Exhibit 99.1
OPC Energy Ltd., a Subsidiary of Kenon Holdings Ltd., Announces that a Special Purpose Corporation
in which a subsidiary of OPC has a 50% interest has filed a bid to acquire the Eshkol Power Plant as part
of a Tender conducted by the Israel Electric Corporation
Singapore, May 22, 2023. Kenon
Holdings Ltd.’s (NYSE: KEN, TASE: KEN) (“Kenon”) subsidiary OPC Energy Ltd. (“OPC”) announced on May 22, 2023 that a special-purpose corporation (the “Bidder”) that is owned
equally by OPC Power Plants Ltd. (an 80% subsidiary of OPC) and a corporation held by the Noy Fund has filed a bid for the acquisition of the “Eshkol” power plant as part of a tender conducted by the Israel Electric Corporation.
The tender includes the acquisition of several gas-fired generation units, with a total capacity of 1,680 MW. Of this capacity, 912 MW
is expected to be terminated within 3 to 6 years while the remaining capacity will operate under a license for a period of 20 years. The tender also includes an option to build further capacity of 600-850 MW in accordance with Israel Electricity
Authority’s regulations at the Eshkol site (a land area of about 420 dunams) located in the Ashdod area of Israel, subject to conditions including obtaining land planning approval.

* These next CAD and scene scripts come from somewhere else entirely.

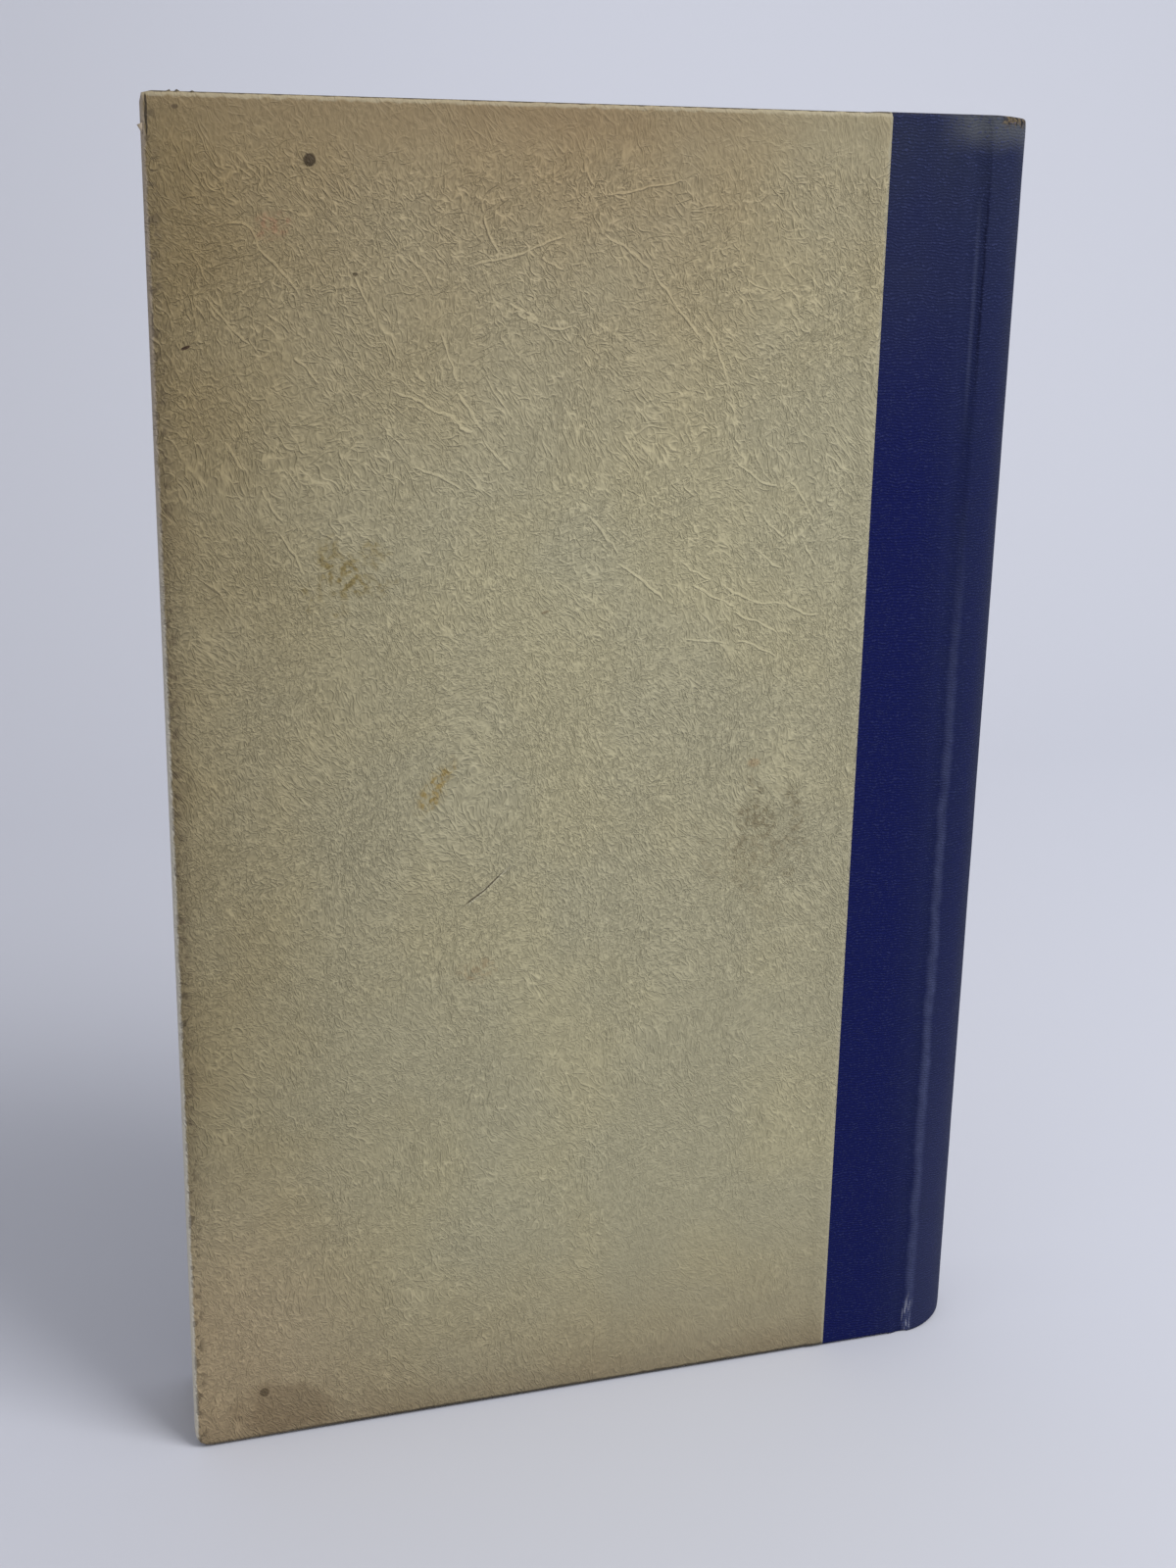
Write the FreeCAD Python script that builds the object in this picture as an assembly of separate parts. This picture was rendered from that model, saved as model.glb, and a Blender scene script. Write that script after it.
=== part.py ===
import FreeCAD, Part
import math
import os

# A quarter-bound hardback book that stands upright on its tail.
# Every piece is drawn with the back board's fore edge at x = 0, the outer face of the
# back cover at y = 0 and the table at z = 0. At the end everything moves to the middle
# of the book's box. +X is the spine, -Y the back cover, +Z the head. Sizes are in mm.

# Driving sizes of the case
overall_height = 222.0      # head to tail over the covers, demy octavo
board_width = 130.8         # fore edge to joint, of one board
board_thickness = 2.4       # greyboard
board_corner_head = 0.8     # worn round corner at the fore edge, upper
board_corner_tail = 2.2     # worn round corner at the fore edge, lower
board_arris = 0.5           # rounding of the board's long edges
side_paper = 0.2            # embossed paper on the sides
book_cloth = 0.3            # cloth on the spine and the strip beside it
seam_from_fore_edge = 117.1 # where the paper ends and the cloth shows
paper_over_cloth = 2.0      # how far the paper laps over the cloth
turn_in = 15.0              # how far paper and cloth fold round the boards
joint_width = 4.2           # board's edge to the ridge beside the spine
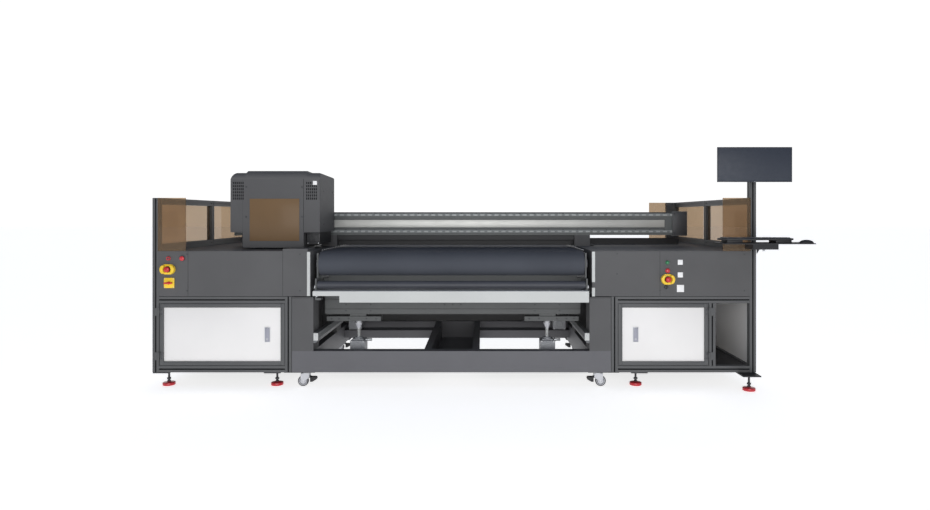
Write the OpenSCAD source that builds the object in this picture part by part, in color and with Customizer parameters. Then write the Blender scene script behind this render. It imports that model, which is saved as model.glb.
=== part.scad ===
// Belt-fed hybrid UV printer for sign making.
// Two equipment cabinets stand either side of a lifting belt conveyor, and a
// gantry beam carries the print carriage across all three.
// X runs along the beam, Y from front to rear, Z up from the floor.

/* [Cabinets] */
// Clear width between the two columns
gap_w = 1934; // [1800:2:2100]
// Width of a column at each side of the conveyor
column_w = 150; // [140:160]
// Width of the left cabinet
left_cab_w = 973; // [960:1000]
// Width of the right cabinet
right_cab_w = 1013; // [1000:1040]
// Depth of both cabinets
cab_d = 1760; // [1740:1800]
// Height of the cabinet tops
table_z = 968; // [966:972]
// Height of the underside of the cabinets
under_z = 118; // [116:122]
// Side of the square aluminium profiles
profile = 45; // [44:46]
// Thickness of cover sheets
sheet = 3; // [2:4]
// Height of the top of the side screens
screen_z = 1340; // [1300:1380]

/* [Base frame and gantry] */
// Depth of the base frame
base_d = 1307; // [1300:1320]
// Height of the base frame's tubes
base_h = 149; // [142:152]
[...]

To secure the bid, the Bidder’s shareholders provided (each per their pro rata share in the Bidder) a bank guarantee for a total
amount of NIS 100 million (approximately $27.4 million), which will be increased to NIS 200 million (approximately $54.8 million) in case the bid is successful.
Caution Concerning Forward-Looking Statements
This press release includes forward-looking statements within the meaning of the Private Securities Litigation
Reform Act of 1995. These statements include statements about the bid filed by the Bidder to acquire the Eshkol power plant,, statements with respect to the tender, the expected capacity that will be terminated and remain and terms of license and
option to build further capacity and other non-historical statements. These forward-looking statements are based on current expectations or beliefs, and are subject to uncertainty and changes in circumstances. These forward-looking statements are
subject to a number of risks and uncertainties, which could cause the actual results to differ materially from those indicated in Kenon’s forward-looking statements. Such risks include the risk that the Bidder’s bid is not successful, and if the
Bidder’s bid is successful, risks relating to costs of the acquisition and timing to complete the acquisition, the capacity that will be terminated and remain, risks relating to the option to build further capacity, risks relating to any conditions
to the acquisition, risks relating to the bank guarantee and other risks, including those set forth under the heading “Risk Factors” in Kenon’s most recent Annual Report on Form 20-F filed with the U.S. Securities and Exchange Commission. Except as
required by law, Kenon undertakes no obligation to update these forward-looking statements, whether as a result of new information, future events, or otherwise.